Today’s Solutions: July 01, 2026

Deaths linked to air pollution in London fell an estimated 40 percent between 2019 and 2024, according to a new Imperial College London study. That’s the good news. The more complicated part: the same research revised the original death estimates sharply upward, because it turns out the science had been underestimating how badly pollution was hurting people.

Earlier models put roughly 4,000 premature deaths down to air pollution in London in 2019. Stronger evidence linking air quality to heart disease, dementia, and diabetes has pushed that figure to between 6,400 and 8,000. By 2024 it had come down to between 3,800 and 5,100. Progress against a worse starting point than anyone calculated.

Two findings, one clear message

Dr. David Dajnak of the Imperial Environmental Research Group was direct about what the numbers show: London’s air quality has improved substantially since 2019, and pollution “remains a serious public health risk” despite that. Nitrogen dioxide fell 41 percent across the city over five years. Fine particulate pollution dropped 28 percent. Those numbers don’t happen by accident; they follow a decade of deliberate changes to how vehicles are allowed to operate in the city.

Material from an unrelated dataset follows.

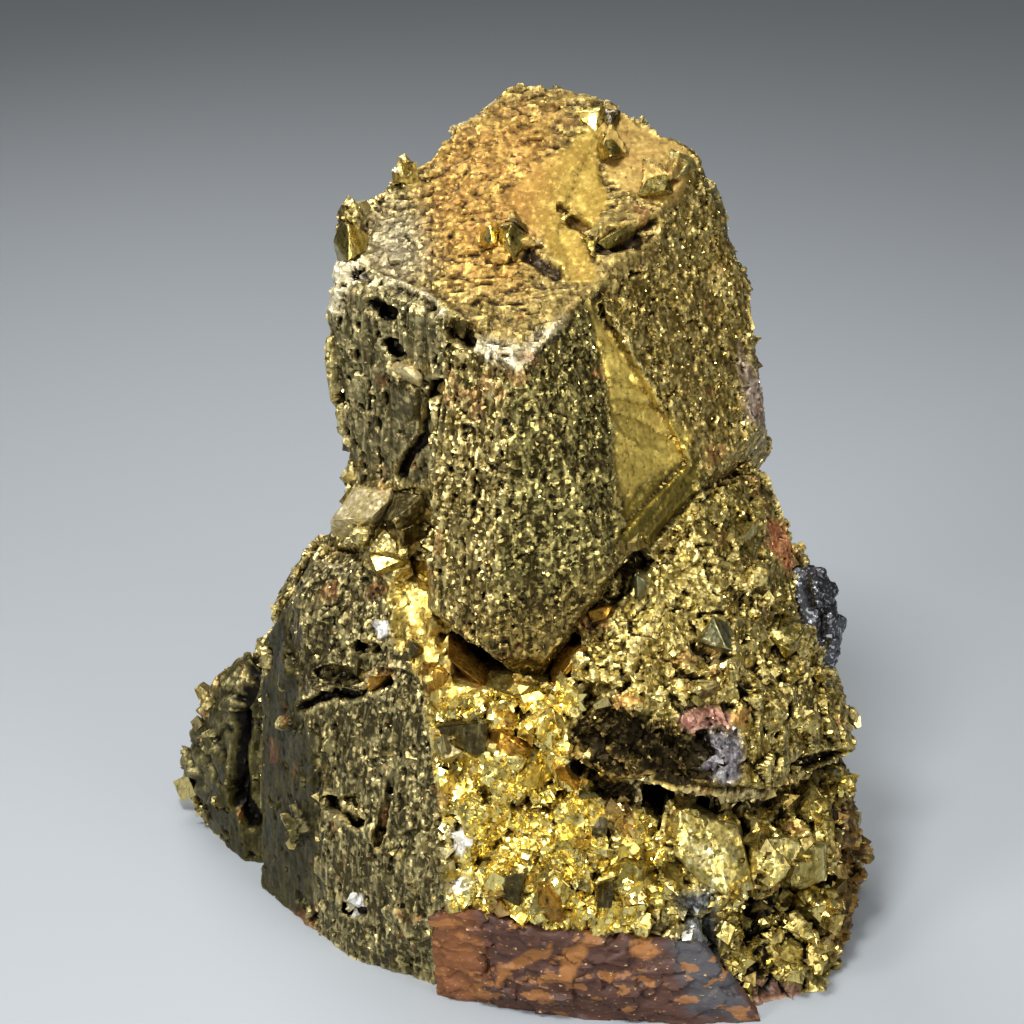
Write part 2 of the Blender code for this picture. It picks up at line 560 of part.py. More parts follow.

How the ULEZ changed the equation

The Ultra-Low Emission Zone launched in central London in 2019 and expanded to inner boroughs in 2021. Vehicles that don’t meet emission standards, diesel cars from before 2015 or petrol from before 2004, pay £12.50 (about $16) a day to drive in. About 97 percent of vehicles in the zone are now compliant.

In 2023, Mayor Sadiq Khan pushed the ULEZ out to cover all of London, against significant local opposition. A study for the Greater London Authority found roadside nitrogen dioxide was 27 percent lower than it would have been without the scheme. Khan called the Imperial findings “overwhelming and unarguable” evidence that bold policy had “reduced pollution, improved public health and saved lives.”

Where the problem persists

The boroughs with the highest ratios of pollution-related deaths in 2024 were Bexley, Havering, and Sutton, all in outer London and all newly inside the expanded ULEZ. The city has also put £2.7 million (about $3.4 million) into indoor air filters for 200 primary schools and grown its zero-emission bus fleet from 30 to over 3,000 in the past decade.

Professor Stephen Holgate of the Royal College of Physicians said the scale of improvement was “so encouraging,” a reminder that sustained policy can produce “real, measurable benefits.” But Jemima Hartshorn of Mums for Lungs pointed out that more than 100,000 children were still hospitalized for breathing problems in London in 2024. “Other cities and regions are still more polluted,” she said. “Londoners need more action, and so does the rest of the country.”